WHAT IS EXPECTED:
Keep to the lines between the one holding "to its edge line" and the one holding "in imported if", inclusive, and write them out exactly.

____ MATERIAL

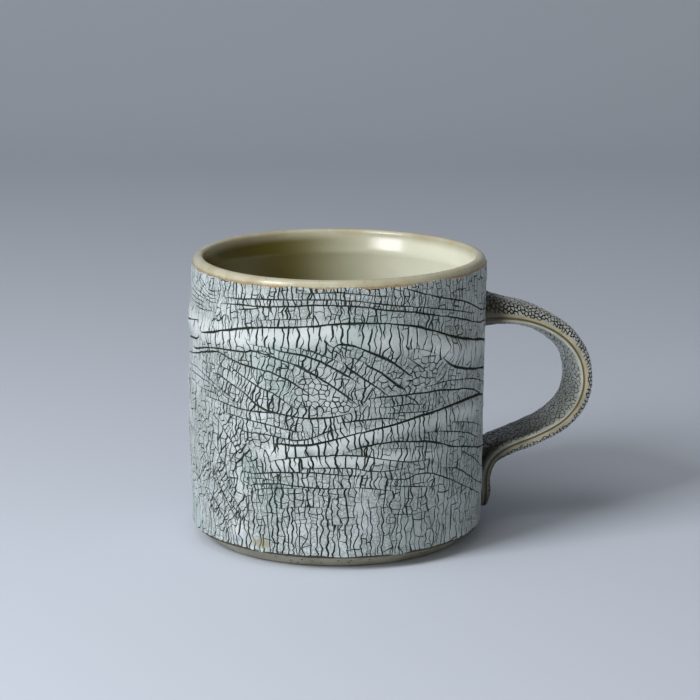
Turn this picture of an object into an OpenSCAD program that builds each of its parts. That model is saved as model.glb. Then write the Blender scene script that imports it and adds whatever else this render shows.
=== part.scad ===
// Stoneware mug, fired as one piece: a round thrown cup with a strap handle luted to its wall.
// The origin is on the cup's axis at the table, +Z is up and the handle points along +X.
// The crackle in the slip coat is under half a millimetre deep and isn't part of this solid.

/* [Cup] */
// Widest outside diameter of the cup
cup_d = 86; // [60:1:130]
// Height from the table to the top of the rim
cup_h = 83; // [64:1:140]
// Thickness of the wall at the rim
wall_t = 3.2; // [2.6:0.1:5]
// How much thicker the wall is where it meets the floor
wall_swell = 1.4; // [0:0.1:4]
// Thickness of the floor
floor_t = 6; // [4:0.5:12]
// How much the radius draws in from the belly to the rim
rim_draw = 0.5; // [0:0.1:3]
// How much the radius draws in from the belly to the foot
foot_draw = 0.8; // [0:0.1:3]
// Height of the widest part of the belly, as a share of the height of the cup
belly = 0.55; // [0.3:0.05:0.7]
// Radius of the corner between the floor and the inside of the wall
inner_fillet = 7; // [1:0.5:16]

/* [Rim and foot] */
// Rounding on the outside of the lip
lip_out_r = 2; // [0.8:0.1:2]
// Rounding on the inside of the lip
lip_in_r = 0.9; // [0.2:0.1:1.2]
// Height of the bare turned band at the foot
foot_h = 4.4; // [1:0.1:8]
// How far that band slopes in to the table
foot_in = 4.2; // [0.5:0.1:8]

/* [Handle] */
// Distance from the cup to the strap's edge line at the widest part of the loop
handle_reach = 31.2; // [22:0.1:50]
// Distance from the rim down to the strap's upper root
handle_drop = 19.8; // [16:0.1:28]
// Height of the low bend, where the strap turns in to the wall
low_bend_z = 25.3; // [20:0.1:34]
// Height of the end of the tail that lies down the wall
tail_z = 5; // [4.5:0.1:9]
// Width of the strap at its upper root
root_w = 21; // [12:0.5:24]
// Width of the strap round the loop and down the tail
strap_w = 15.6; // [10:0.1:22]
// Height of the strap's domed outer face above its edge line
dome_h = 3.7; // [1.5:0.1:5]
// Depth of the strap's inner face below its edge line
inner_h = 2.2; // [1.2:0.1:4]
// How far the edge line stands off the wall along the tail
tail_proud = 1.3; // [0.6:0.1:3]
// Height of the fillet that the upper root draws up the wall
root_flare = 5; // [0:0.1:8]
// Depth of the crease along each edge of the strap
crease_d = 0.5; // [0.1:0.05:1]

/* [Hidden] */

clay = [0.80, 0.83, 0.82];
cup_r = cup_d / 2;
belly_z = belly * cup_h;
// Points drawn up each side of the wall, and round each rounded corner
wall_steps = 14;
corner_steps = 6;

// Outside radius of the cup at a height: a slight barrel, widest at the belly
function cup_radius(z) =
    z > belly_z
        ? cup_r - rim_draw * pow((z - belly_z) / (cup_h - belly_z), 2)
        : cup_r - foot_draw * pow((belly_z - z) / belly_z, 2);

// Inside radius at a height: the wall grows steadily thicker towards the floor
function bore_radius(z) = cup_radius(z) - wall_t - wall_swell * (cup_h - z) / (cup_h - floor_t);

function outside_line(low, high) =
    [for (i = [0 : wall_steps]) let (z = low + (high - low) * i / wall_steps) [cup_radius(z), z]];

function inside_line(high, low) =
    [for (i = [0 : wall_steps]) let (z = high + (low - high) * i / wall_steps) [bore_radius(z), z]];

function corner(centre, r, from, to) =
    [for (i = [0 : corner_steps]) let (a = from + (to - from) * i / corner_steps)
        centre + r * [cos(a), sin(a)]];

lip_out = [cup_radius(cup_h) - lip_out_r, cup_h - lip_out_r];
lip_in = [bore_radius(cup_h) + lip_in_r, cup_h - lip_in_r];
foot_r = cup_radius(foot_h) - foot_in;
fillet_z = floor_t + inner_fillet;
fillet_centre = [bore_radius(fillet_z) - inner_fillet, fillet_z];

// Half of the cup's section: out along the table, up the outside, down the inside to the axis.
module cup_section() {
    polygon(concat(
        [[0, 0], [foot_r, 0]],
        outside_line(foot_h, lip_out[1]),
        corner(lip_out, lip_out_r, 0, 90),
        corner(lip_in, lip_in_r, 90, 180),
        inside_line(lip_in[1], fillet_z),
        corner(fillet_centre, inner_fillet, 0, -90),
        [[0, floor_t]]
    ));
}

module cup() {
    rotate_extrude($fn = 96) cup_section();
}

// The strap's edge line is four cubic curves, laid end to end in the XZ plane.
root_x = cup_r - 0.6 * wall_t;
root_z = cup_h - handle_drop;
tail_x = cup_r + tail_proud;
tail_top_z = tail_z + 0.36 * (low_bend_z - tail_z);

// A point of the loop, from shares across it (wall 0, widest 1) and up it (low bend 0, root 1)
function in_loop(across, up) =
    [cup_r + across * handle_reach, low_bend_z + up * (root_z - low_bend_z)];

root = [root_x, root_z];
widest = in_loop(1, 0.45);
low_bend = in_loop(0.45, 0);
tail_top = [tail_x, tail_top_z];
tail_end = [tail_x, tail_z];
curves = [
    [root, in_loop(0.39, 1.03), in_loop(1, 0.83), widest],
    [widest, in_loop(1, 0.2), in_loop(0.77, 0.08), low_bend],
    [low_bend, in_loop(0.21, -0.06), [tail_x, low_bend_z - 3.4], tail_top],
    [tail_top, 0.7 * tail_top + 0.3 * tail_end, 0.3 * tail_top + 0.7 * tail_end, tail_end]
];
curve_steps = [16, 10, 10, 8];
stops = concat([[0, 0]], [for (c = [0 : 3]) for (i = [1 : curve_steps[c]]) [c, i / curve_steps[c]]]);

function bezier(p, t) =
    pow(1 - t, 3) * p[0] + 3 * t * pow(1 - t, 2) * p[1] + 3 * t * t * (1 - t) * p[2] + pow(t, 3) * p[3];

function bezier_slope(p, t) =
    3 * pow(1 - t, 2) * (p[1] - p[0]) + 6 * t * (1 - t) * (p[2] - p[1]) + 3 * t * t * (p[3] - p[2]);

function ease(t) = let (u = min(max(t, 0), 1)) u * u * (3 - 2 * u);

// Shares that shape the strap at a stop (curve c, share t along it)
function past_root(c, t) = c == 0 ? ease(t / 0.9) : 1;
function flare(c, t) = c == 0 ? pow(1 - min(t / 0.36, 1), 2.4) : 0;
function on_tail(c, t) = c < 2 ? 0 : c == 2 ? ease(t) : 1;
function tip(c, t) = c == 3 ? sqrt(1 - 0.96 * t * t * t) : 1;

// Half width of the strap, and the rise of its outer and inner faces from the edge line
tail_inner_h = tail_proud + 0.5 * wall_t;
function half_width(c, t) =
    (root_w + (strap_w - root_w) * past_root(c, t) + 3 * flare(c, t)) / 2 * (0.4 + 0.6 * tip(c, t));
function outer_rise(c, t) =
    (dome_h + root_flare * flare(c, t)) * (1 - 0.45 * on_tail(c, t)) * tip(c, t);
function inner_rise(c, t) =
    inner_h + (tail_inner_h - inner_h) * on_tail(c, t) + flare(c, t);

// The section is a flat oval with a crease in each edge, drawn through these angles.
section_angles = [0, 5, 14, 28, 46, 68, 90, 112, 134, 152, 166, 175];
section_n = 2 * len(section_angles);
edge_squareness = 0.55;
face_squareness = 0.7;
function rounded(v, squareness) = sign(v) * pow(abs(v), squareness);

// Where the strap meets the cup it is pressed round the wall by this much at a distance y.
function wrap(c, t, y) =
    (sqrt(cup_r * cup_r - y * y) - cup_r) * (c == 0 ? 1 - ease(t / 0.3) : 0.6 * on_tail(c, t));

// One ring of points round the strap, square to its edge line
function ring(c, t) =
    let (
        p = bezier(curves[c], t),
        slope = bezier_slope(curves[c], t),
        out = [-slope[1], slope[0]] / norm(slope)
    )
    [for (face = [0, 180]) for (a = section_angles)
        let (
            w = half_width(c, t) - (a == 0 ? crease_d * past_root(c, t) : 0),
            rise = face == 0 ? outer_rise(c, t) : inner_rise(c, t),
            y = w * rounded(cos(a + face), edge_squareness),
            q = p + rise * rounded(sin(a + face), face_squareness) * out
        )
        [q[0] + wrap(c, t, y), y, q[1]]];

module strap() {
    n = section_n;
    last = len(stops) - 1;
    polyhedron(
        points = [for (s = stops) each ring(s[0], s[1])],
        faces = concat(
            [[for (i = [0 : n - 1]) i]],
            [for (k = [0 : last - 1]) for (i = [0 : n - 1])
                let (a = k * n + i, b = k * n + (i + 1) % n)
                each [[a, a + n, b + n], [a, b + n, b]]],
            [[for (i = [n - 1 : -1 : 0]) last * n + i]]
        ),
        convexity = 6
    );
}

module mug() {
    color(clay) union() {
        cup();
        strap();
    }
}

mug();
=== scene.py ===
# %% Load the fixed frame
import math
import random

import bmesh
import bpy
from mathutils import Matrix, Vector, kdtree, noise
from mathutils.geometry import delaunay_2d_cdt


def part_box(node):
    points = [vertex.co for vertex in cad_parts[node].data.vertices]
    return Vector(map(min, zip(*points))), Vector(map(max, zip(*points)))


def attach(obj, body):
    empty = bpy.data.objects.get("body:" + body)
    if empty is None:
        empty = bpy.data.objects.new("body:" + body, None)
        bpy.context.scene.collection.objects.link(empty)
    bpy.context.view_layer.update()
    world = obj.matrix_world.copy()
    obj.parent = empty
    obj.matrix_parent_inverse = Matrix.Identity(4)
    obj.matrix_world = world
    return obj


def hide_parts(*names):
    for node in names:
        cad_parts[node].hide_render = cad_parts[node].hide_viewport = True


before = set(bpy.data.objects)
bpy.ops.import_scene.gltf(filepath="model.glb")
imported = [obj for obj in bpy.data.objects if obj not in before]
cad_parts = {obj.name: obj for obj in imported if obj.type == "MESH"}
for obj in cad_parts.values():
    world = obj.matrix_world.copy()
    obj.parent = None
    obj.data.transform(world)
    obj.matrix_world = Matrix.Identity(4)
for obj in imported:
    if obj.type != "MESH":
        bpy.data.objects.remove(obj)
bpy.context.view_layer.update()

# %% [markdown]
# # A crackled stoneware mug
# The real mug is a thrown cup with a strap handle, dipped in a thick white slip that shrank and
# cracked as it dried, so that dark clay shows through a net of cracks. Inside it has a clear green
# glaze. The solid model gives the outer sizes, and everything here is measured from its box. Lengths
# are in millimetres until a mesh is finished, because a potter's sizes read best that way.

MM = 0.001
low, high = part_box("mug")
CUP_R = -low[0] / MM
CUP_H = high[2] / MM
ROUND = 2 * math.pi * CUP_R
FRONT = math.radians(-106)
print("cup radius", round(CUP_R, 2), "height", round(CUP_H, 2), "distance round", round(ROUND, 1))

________

RESULT OF THIS TASK:
// One ring of points round the strap, square to its edge line
function ring(c, t) =
    let (
        p = bezier(curves[c], t),
        slope = bezier_slope(curves[c], t),
        out = [-slope[1], slope[0]] / norm(slope)
    )
    [for (face = [0, 180]) for (a = section_angles)
        let (
            w = half_width(c, t) - (a == 0 ? crease_d * past_root(c, t) : 0),
            rise = face == 0 ? outer_rise(c, t) : inner_rise(c, t),
            y = w * rounded(cos(a + face), edge_squareness),
            q = p + rise * rounded(sin(a + face), face_squareness) * out
        )
        [q[0] + wrap(c, t, y), y, q[1]]];

module strap() {
    n = section_n;
    last = len(stops) - 1;
    polyhedron(
        points = [for (s = stops) each ring(s[0], s[1])],
        faces = concat(
            [[for (i = [0 : n - 1]) i]],
            [for (k = [0 : last - 1]) for (i = [0 : n - 1])
                let (a = k * n + i, b = k * n + (i + 1) % n)
                each [[a, a + n, b + n], [a, b + n, b]]],
            [[for (i = [n - 1 : -1 : 0]) last * n + i]]
        ),
        convexity = 6
    );
}

module mug() {
    color(clay) union() {
        cup();
        strap();
    }
}

mug();
=== scene.py ===
# %% Load the fixed frame
import math
import random

import bmesh
import bpy
from mathutils import Matrix, Vector, kdtree, noise
from mathutils.geometry import delaunay_2d_cdt


def part_box(node):
    points = [vertex.co for vertex in cad_parts[node].data.vertices]
    return Vector(map(min, zip(*points))), Vector(map(max, zip(*points)))


def attach(obj, body):
    empty = bpy.data.objects.get("body:" + body)
    if empty is None:
        empty = bpy.data.objects.new("body:" + body, None)
        bpy.context.scene.collection.objects.link(empty)
    bpy.context.view_layer.update()
    world = obj.matrix_world.copy()
    obj.parent = empty
    obj.matrix_parent_inverse = Matrix.Identity(4)
    obj.matrix_world = world
    return obj


def hide_parts(*names):
    for node in names:
        cad_parts[node].hide_render = cad_parts[node].hide_viewport = True


before = set(bpy.data.objects)
bpy.ops.import_scene.gltf(filepath="model.glb")
imported = [obj for obj in bpy.data.objects if obj not in before]
cad_parts = {obj.name: obj for obj in imported if obj.type == "MESH"}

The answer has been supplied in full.